Even without considering the line source issue, in Roxbury, RSE Consulting has predicted that 37 decibels of turbine noise will reach all homes on Roxbury Pond. Adding 8 decibels for low frequencies, and 6 decibels for blade thump to accurately predict the expected noise levels, nighttime turbine blade thump at 51 decibels can be expected, while background noise levels will typically be in the 2O decibel range due to still conditions in the valley, even though sufficient wind exists at turbine height for the rotors to spin. The people in Roxbury have been told by Angus King that turbine noise will be undetectable, no louder than a room full of people holding their breath. The magnitude of this deception will be discovered after the turbines are built. Does anyone believe that a $120 million dollar project will cease operation when residents complain of turbine noise? After two years nothing has been done to quiet the turbines at Mars Hill. Instead the state issued a letter of "substantial compliance" even though turbine noise in the mid 50 decibel range is commonly measured at affected homes.

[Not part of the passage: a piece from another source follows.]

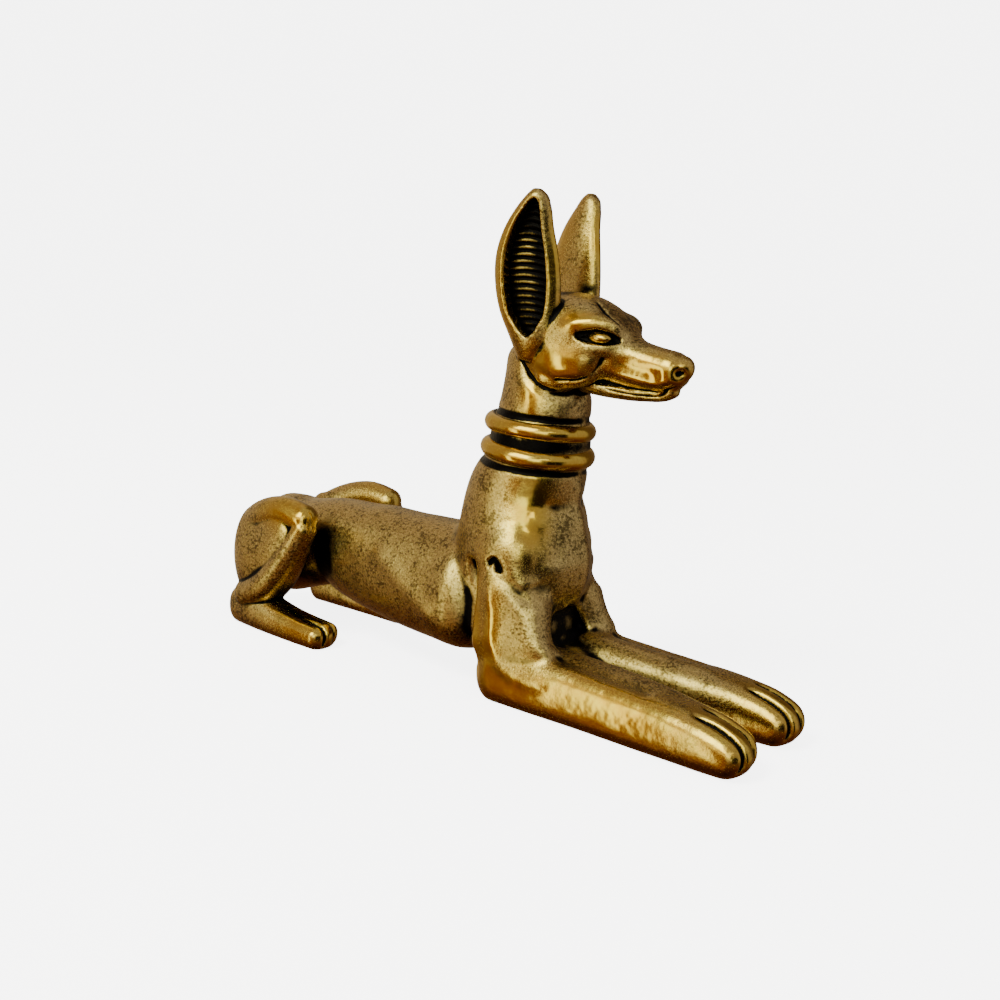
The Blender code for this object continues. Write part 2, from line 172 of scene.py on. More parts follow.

Modern wind turbines weigh several hundred tons and stand hundreds of feet above the treetops. Each blade may weigh 16 tons, is 150' long and rips through the air at tip speeds approaching 200 MPH. The wind industry, and Dora Mills, would like us to think these are benign machines, no louder than a refrigerator. In reality they are the largest industrial machines on the planet. Turbines emit over 110 decibels of noise, equivalent in sound pressure to a rock band in a night club. It is a relief to see the editorial staff begin to question its blind allegiance to the propaganda of the wind industry. If only Angus King would take his rose colored glasses and see the reality of what his turbines will do to Roxbury when the stillness of the night is replaced with the cacophonous echoes of turbine blades thumping away on the ridge.